Glaciers, gender, and science

A feminist glaciology framework for global environmental change research
Mark Carey
M Jackson
Alessandro Antonello
Jaclyn Rushing
University of Oregon, USA
Mark Carey, Robert D. Clark Honors College, University of Oregon, Eugene, OR 97403, USA. Email: carey@uoregon.edu

Abstract
Glaciers are key icons of climate change and global environmental change. However, the relationships among gender, science, and glaciers – particularly related to epistemological questions about the production of glaciological knowledge – remain understudied. This paper thus proposes a feminist glaciology framework with four key components: 1) knowledge producers; (2) gendered science and knowledge; (3) systems of scientific domination; and (4) alternative representations of glaciers. Merging feminist postcolonial science studies and feminist political ecology, the feminist glaciology framework generates robust analysis of gender, power, and epistemologies in dynamic social-ecological systems, thereby leading to more just and equitable science and human-ice interactions.
This is not a parody. Powerline thought it was, but the lead author is an associate dean at the University of Oregon.
I Introduction

Glaciers are icons of global climate change, with common representations stripping them of social and cultural contexts to portray ice as simplified climate change yardsticks and thermometers. In geophysicist Henry Pollack’s articulation, 'Ice asks no questions, presents no arguments, reads no newspapers, listens to no debates. It is not burdened by ideology and carries no political baggage as it crosses the threshold from solid to liquid. It just melts' (Pollack, 2009: 114). This perspective appears consistently in public discourse, from media to the Intergovernmental Panel on Climate Change (IPCC). But the 'ice is just ice' conceptualization contrasts sharply with conclusions by researchers such as Cruikshank (2005), who asks if glaciers listen [!!!], Orlove et al. (2008b), who analyze the cultural framing of glaciers [!], Carey (2007), who sees an endangered species narrative applied to glaciers [!!!], Jackson (2015), who exposes how glaciers are depicted as ruins, and Sörlin (2015), who refers to the present as a cryo-historical moment because ‘ice has become historical, i.e. that ice is an element of change and thus something that can be considered as part of society and of societal concern' (Sörlin, 2015: 327).
I repeat: this is not a parody, and this cost you over $400,000.

Let's get back to debunking that "ice is just ice" claim.

Does ice listen? Let's find out.
Nüsser and Baghel (2014) also reject the 'ice is just ice' assertion.

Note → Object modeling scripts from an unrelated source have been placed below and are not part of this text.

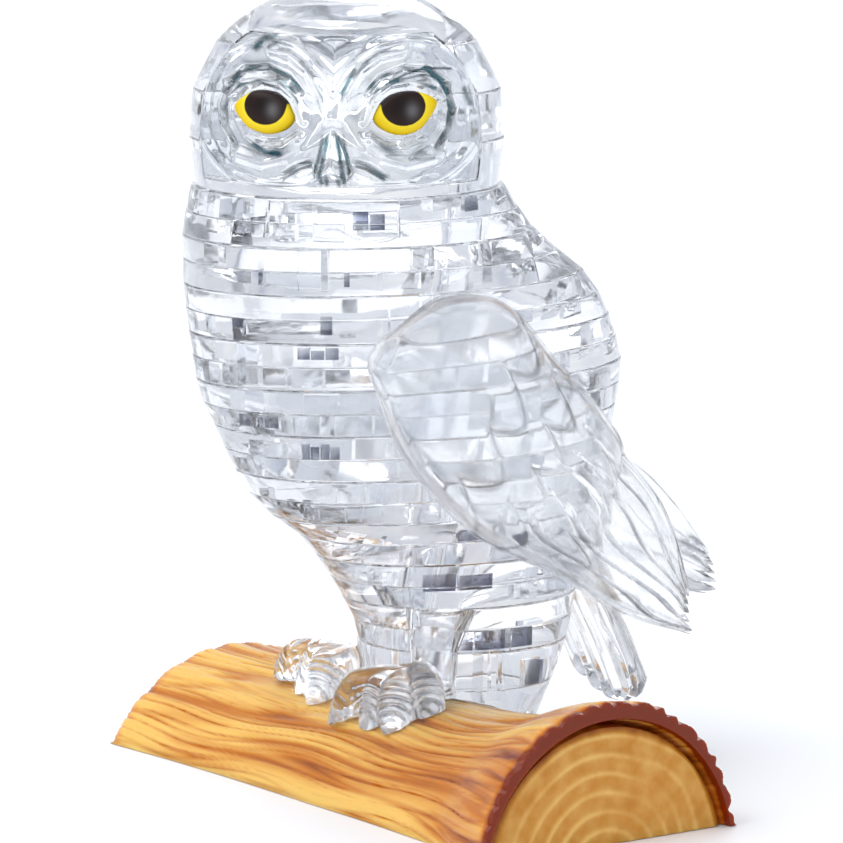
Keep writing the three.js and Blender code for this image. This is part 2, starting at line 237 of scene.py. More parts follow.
def make_floor(material):
    mesh = bpy.data.meshes.new("floor")
    half = 3.0
    corners = [(-half, -half, 0), (half, -half, 0), (half, half, 0), (-half, half, 0)]
    mesh.from_pydata(corners, [], [(0, 1, 2, 3)])
    floor = bpy.data.objects.new("floor", mesh)
    floor.location.z = -0.0001
    bpy.context.scene.collection.objects.link(floor)
    mesh.materials.append(material)


def set_light_paths():
    scene = bpy.context.scene
    scene.cycles.max_bounces = 40
    scene.cycles.transmission_bounces = 36
    scene.cycles.glossy_bounces = 12
    scene.cycles.transparent_max_bounces = 16
    scene.cycles.sample_clamp_indirect = 4
    scene.view_settings.view_transform = "Standard"


# ---- Materials ----

def set_values(node, values):
    for name, value in values.items():
        node.inputs[name].default_value = value


def add_node(tree, kind, values=None, links=None, **settings):
    """A shader node with its settings, the values of its inputs and what feeds them."""
    node = tree.nodes.new(f"ShaderNode{kind}")
    for name, value in settings.items():
        setattr(node, name, value)
    set_values(node, values or {})
    for name, source in (links or {}).items():
        tree.links.new(source, node.inputs[name])
    return node


def fill_sockets(tree, sockets, sources):
    """Gives each socket a plain value, or links it to what feeds it."""
    for socket, source in zip(sockets, sources):
        if isinstance(source, bpy.types.NodeSocket):
            tree.links.new(source, socket)
        else:
            socket.default_value = source


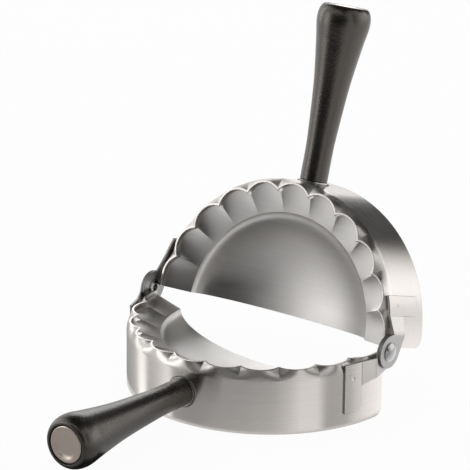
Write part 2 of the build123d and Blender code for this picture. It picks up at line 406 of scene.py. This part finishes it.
def mix_colour(tree, share, first, second):
    """From the first colour to the second, by a mask."""
    made = add(tree, "Mix", data_type="RGBA")
    put(tree, made.inputs["Factor"], share)
    colours = [socket for socket in made.inputs if socket.type == "RGBA"]
    put(tree, colours[0], first)
    put(tree, colours[1], second)
    return [socket for socket in made.outputs if socket.type == "RGBA"][0]


# %% [markdown]
# ## Brushed steel for the bands
# The bands are stainless sheet with a satin brush finish. A brushed face mirrors its
# surroundings sharply along the lines and smears them across, which the shader calls
# anisotropy. It needs a direction: the ring's own axis, across the lines.

# %% Colours and sizes of the band steel
steel_light = (0.59, 0.56, 0.535)
steel_dark = (0.54, 0.51, 0.485)
steel_pressed = (0.58, 0.555, 0.53)
# A brighter colour for the edges: a painted highlight
painted_edge_highlight = (0.80, 0.79, 0.78)
band_edge_radius = 0.0004
band_highlight_amount = 0.25
band_line_depth = 0.6e-6
print("band lines, micrometres deep:", round(band_line_depth * 1e6, 2))

# %% [markdown]
# ### A mask for the pressed flutes
# The brush doesn't reach into the flutes of the rim, so there the sheet is as the press left it,
# duller and even in colour. The flutes are the only places where the wall leans, and that makes
# the mask. It is worked out from the surface's normal and the half's own upright direction.

# %% Mask: pressed flutes
# How far a normal leans up or down: where a flute's mask starts and is full, and where the cut
# rim's own face ends and starts again to take it away
flute_lean = (0.10, 0.35)
cut_rim_lean = (0.98, 0.90)


def pressed_flute(tree, up):
    """A mask for faces that lean up or down: the pressed flutes, but not the cut rim itself."""
    normal = add(tree, "NewGeometry").outputs["Normal"]
    lean = add(tree, "VectorMath", {0: normal, 1: up}, operation="DOT_PRODUCT").outputs["Value"]
    lean = calc(tree, "ABSOLUTE", lean)
    leaning, not_cut = spread(tree, lean, *flute_lean), spread(tree, lean, *cut_rim_lean)
    return calc(tree, "MULTIPLY", leaning, not_cut)


# %% [markdown]
# ### The band's material
# Now the parts come together: two greys mixed by the streaks, a painted highlight on the edges,
# a roughness that changes with the streaks, scratches and handling marks, and fine bumps from
# the brush lines.

# %% Material: brushed band steel
def band_steel(half):
    """Satin stainless steel, brushed round the ring."""
    material, tree, shader = new_material(f"{half} brushed band steel")
    place = own_place(tree, half)
    ring = use(tree, round_ring, Place=place)
    lines = use(tree, brush_lines, Along=ring["Along"], Across=ring["Across"])
    marks = use(tree, handling, Place=place)
    edges = use(tree, soft_edges, Radius=band_edge_radius)
    up = own_direction(tree, half, (0, 0, 1))
    flute = pressed_flute(tree, up)
    colour = mix_colour(tree, lines["Streak"], steel_dark, steel_light)
    colour = mix_colour(tree, flute, colour, steel_pressed)
    # Painted highlight: a brighter colour on the edges
    painted_highlight_share = calc(tree, "MULTIPLY", edges["Edge"], band_highlight_amount)
    colour = mix_colour(tree, painted_highlight_share, colour, painted_edge_highlight)
    put(tree, shader["Base Color"], colour)
    shader["Metallic"].default_value = 1.0
    shader["Anisotropic"].default_value = 0.9
    put(tree, shader["Roughness"], add_up(
        tree, 0.19,
        (lines["Streak"], 0.04), (flute, 0.13), (marks["Cloud"], 0.03), (lines["Scratch"], 0.08),
    ))
    put(tree, shader["Tangent"], up)
    set_bumps(tree, shader, lines["Height"], band_line_depth, edges["Normal"])
    return material


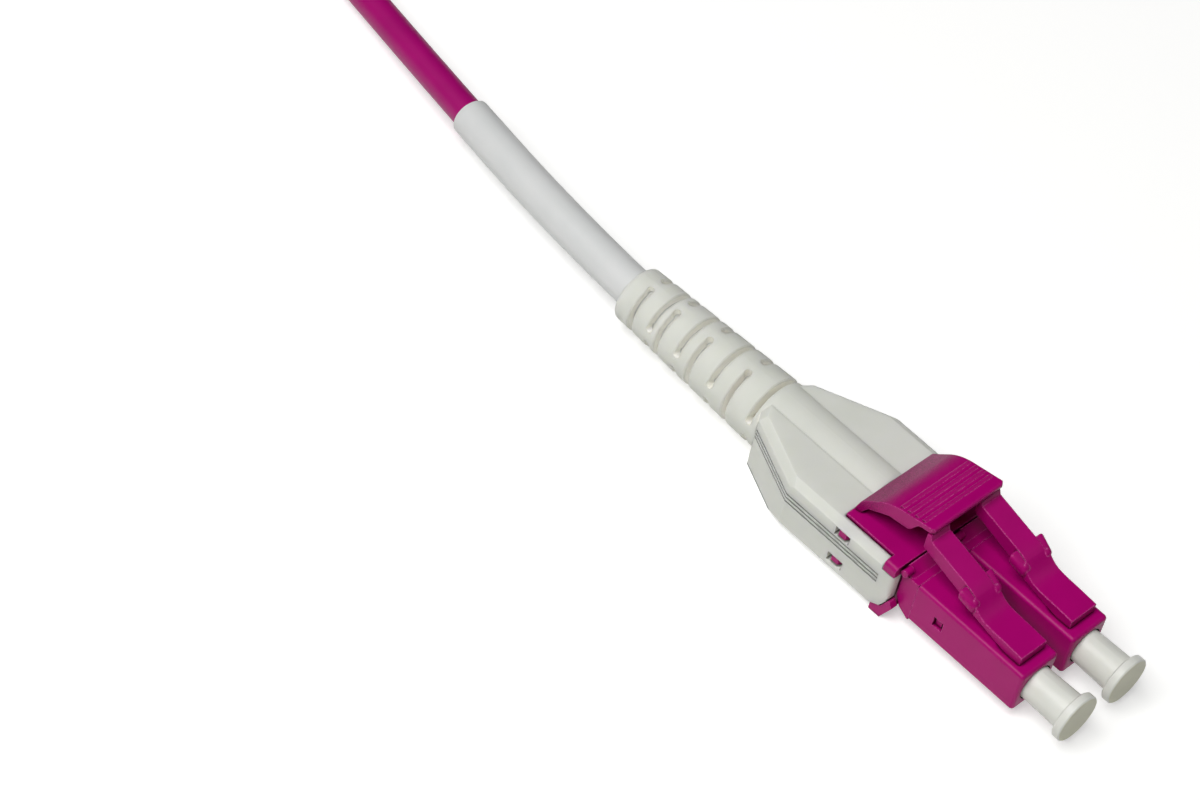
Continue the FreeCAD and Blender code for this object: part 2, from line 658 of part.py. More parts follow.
def slot_section(at):
    """Right half of a slot's section, from the bore outwards, as pairs of half width and radius."""
    half = "slot_width / 2"
    surface = boot_surface(at)
    rounded = [(f"{half} + slot_flare * (1 - cos({angle}))",
                f"{surface} - slot_flare_depth * (1 - sin({angle}))") for angle in (0, 30, 60, 90)]
    return [(half, "boot_bore - slot_flare_depth"), *rounded, (f"{half} + slot_flare", f"{surface} + 1")]


def cut_slots(body, role, station):
    """One set of flexing slots with rounded shoulders, and the same again on the opposite side."""
    sketch = sketch_on(body, role)
    for i in range(int(number("slot_pairs"))):
        at = station(i)
        right = [(f"{at} + {half}", radius) for half, radius in slot_section(at)]
        left = [(f"{at} - ({half})", radius) for half, radius in reversed(slot_section(at))]
        corners = right + left
        outline(sketch, corners if role == "YZ_Plane" else [(radius, place) for place, radius in corners])
    groove = turn(body, "Groove", sketch, "slot_angle", symmetric=True)
    doc.recompute()
    pattern = body.newObject("PartDesign::PolarPattern", "Opposite")
    pattern.Originals = [groove]
    pattern.Axis = (plane(body, "Y_Axis"), [""])
    pattern.Angle = 360
    pattern.Occurrences = 2
    body.Tip = pattern
    doc.recompute()


def cut_slot_eyes(body, middle, station):
    """Round ends of a set of slots, whose middle lies at an angle about the Y axis."""
    for sign in ("+", "-"):
        sketch = sketch_on(body, "XY_Plane")
        angle = f"{middle} {sign} slot_angle / 2"
        sketch.AttachmentOffset = FreeCAD.Placement(
            FreeCAD.Vector(), FreeCAD.Rotation(FreeCAD.Vector(0, 1, 0), number(angle)))
        sketch.setExpression(".AttachmentOffset.Rotation.Angle", tied(angle))
        for i in range(int(number("slot_pairs"))):
            disc(sketch, "slot_eye", along=station(i))
        cut(body, sketch, symmetric=True)


def cut_grip_grooves(body):
    """Three fine grooves along both sides that follow the taper of the wings."""
    inner = "housing_width / 2 - groove_depth"
    outer = "housing_width / 2 + 1"
    for i in range(3):
        level = f"groove_height + {i} * groove_pitch"
        sketch = sketch_on(body, "XY_Plane", level)
        for sign in ("", "-"):
            outline(sketch, [
                (f"{sign}({inner})", "groove_front"),
                (f"{sign}({outer})", "groove_front"),
                (f"{sign}({outer})", "wing_break"),
                (f"{sign}(wing_end_half + 1)", "wing_end + groove_depth"),
                (f"{sign}(wing_end_half - groove_depth)", "wing_end - groove_depth / 2"),
                (f"{sign}({inner})", "wing_break - groove_depth / 2"),
            ])
        cut(body, sketch, "groove_width", reverse=True)


def boot_housing():
    """One-piece moulding: flat housing with tapered wings, side tongues and slotted round boot."""
    body = new_body("boot_housing")
    half = "housing_width / 2"
    section = sketch_on(body, "XZ_Plane", "-tongue_front")
    outline(section, [
        (f"-{half} + bottom_bevel", "-housing_below"),
        (f"{half} - bottom_bevel", "-housing_below"),
        (half, "-housing_below + bottom_bevel"),
        (half, "housing_above - side_bevel_height"),
        (f"{half} - side_bevel", "housing_above"),
        (f"-{half} + side_bevel", "housing_above"),
        (f"-{half}", "housing_above - side_bevel_height"),
        (f"-{half}", "-housing_below + bottom_bevel"),
    ])
    pad(body, section, "wing_end + wing_blend - tongue_front", reverse=True)
    plan = sketch_on(body, "XY_Plane")
    for sign in ("", "-"):
        corners = [(f"{sign}({x})", y) for x, y in wing_outline()[1:]]
        outline(plan, corners + [(f"{sign}(wing_end_half - 1)", "wing_end + 2 * wing_blend"),
                                 (f"{sign}({half} + 1)", "wing_end + 2 * wing_blend"),
                                 (f"{sign}({half} + 1)", "wing_break")])
    cut(body, plan, symmetric=True)
    soften(body, "Chamfer", "wing_bevel", lambda p, e: near(p.z, "housing_above")
           and p.y > number("wing_break") and not along_x(e) and abs(p.x) > 1)
    turn(body, "Revolution", outline(sketch_on(body, "YZ_Plane"), [
        ("deck_rear", "0"),
        ("deck_rear", "boot_front_radius"),
        ("boot_base", "boot_front_radius"),
        ("boot_end", "boot_rear_radius"),
        ("boot_end", "0"),
    ]))
    soften(body, "Fillet", "boot_rim", lambda p, e: near(p.y, "boot_end"))
    inner = f"({half} - side_wall)"
    narrow = f"({inner} - (cavity_rear - wing_break + {WALL_SHIFT}) * {WING_SLOPE})"
    cavity = outline(sketch_on(body, "XY_Plane", "housing_above - roof_wall"), [
        (f"-{inner}", "tongue_front - 1"),
        (inner, "tongue_front - 1"),
        (inner, f"wing_break - {WALL_SHIFT}"),
        (narrow, "cavity_rear"),
        (f"-{narrow}", "cavity_rear"),
        (f"-{inner}", f"wing_break - {WALL_SHIFT}"),
    ])
    cut(body, cavity, "housing_above + housing_below - 2 * roof_wall")
    deck_notch = box_outline(sketch_on(body, "XZ_Plane", "-tongue_front"),
                             f"-{half} + side_wall", f"{half} - side_wall", "0", "housing_above + 1")
    cut(body, deck_notch, "deck_rear - tongue_front")
    cut(body, disc(sketch_on(body, "XZ_Plane", "-boot_end"), "boot_bore"), reverse=True)
    tongue = sketch_on(body, "YZ_Plane")
    outline(tongue, [
        ("tongue_front - 1", "tongue_top"),
        ("tongue_shoulder", "tongue_top"),
        ("tongue_shoulder", "housing_above + 1"),
        ("tongue_front - 1", "housing_above + 1"),
    ])
    cut(body, tongue, symmetric=True)
    corner = sketch_on(body, "YZ_Plane")
    low = "-housing_below + bottom_bevel"
    outline(corner, [
        ("tongue_front - 1", f"{low} + tongue_corner"),
        ("tongue_front", f"{low} + tongue_corner"),
        ("tongue_front + tongue_bend", f"{low} + tongue_bend"),
        ("tongue_front + tongue_corner", low),
        ("tongue_front + tongue_corner", "-housing_below - 1"),
        ("tongue_front - 1", "-housing_below - 1"),
    ])
    cut(body, corner, symmetric=True)
    soften(body, "Fillet", "tongue_round", lambda p, e: near(abs(p.x), half)
           and near(p.y, "tongue_front") and not along_y(e))
    windows = sketch_on(body, "YZ_Plane")
    for low, high in (("window_high", "window_high + window_height"),
                      ("-window_low - window_height", "-window_low")):
        box_outline(windows, "window_rear - window_length", "window_rear", low, high)
    cut(body, windows, symmetric=True)
    cut_grip_grooves(body)
    cut_slots(body, "YZ_Plane", slot_station)
    cut_slots(body, "XY_Plane", side_slot_station)
    cut_slot_eyes(body, "0", slot_station)
    cut_slot_eyes(body, "90", side_slot_station)
    return body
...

Glaciers, they argue, 'have increasingly become contested and controversial objects of knowledge, susceptible to cultural framings as both dangerous and endangered landscapes' (Nüsser and Baghel, 2014: 138)....
By the way, this is all as superficial as what a high-schooler would produce from Wikipedia searches -- assuming the high-schooler had access to academic paper databases instead of Wikipedia. But the glibness -- let me just snatch this from here, that from there -- is exactly the same.

Think about what this sentence is actually saying. No, don't just say it's "Academese" -- it is that of course. But think about what it's actually saying.
Despite their perceived remoteness, glaciers are central sites -- often contested and multifaceted -- experiencing the effects of global change, where science, policy, knowledge, and society interact in dynamic social-ecological systems.
That sentence is saying, if one reads it literally (and why shouldn't one?), that glaciers are the physical place where science, knowledge, and society interact in dynamic social-ecological systems.

No, asshole. A basement carrel at your over-charging university is where these things interact (if they do interact). A glacier is were ice and earth interact.

This is like reading Chevy Chase in Spies Like Us bullshitting his way through an academic conference with buzzwords and nonsense, and getting away with it -- humorously -- because none of his made-up nonsense is any more ridiculous than the made-up nonsense other assholes are saying.

I still don't know if glaciers listen, but we're about to find out they don't like the b-slur -- because glaciers have gender.

Come with me. Let's have a Science Adventure together . . .
. . .
Okay, I'm done. I'll just leave you with this:
II Why feminist glaciology?
Feminist glaciology asks how knowledge related to glaciers is produced, circulated, and gains credibility and authority across time and space. It simultaneously brings to the forefront glacier knowledge that has been marginalized or deemed 'outside' of traditional glaciology. It asks how glaciers came to be meaningful and significant (through what ontological and epistemological process), as well as trying to destabilize underlying assumptions about ice and environment through the dismantling of a host of boundaries and binaries. The feminist lens is crucial given the historical marginalization of women, the importance of gender in glacier-related knowledges, and the ways in which systems of colonialism, imperialism, and patriarchy co-constituted gendered science. Additionally, the feminist perspective seeks to uncover and embrace marginalized knowledges and alternative narratives, which are increasingly needed for effective global environmental change research, including glaciology (Castree et al., 2014; Hulme, 2011). A combination of feminist postcolonial science studies and feminist political ecology provide the intellectual foundation for feminist glaciology.

There are two levels one can read that at.

The first level sees it as gobedlygook. This is the typical level people tell you to read this crap at, and then jeer and laugh at it.

I urge you to look past that level, and really read it to understand what they're claiming.

Because that's even worse, and even more ridiculous than actual meaningless gibberish.

Whenever someone says "Let's not talk about X, let's talk about the idea of X," you can be sure of three things:

1. That person is almost entirely ignorant of X.

2. You are in for some next-level bullshit and cheap word-association hijinks to cover up for the fact that person is almost entirely ignorant of X.

3. That person is a narcissist who does not feel comfortable unless he is the center of attention, and considers it akin to psychical suicide to just admit "You know, I don't really know much about X; why don't you tell me what you know, so I can learn?"
I started to lose faith in American science when NSF started putting a Venn diagram including social science in its RFPs. It's still getting worse.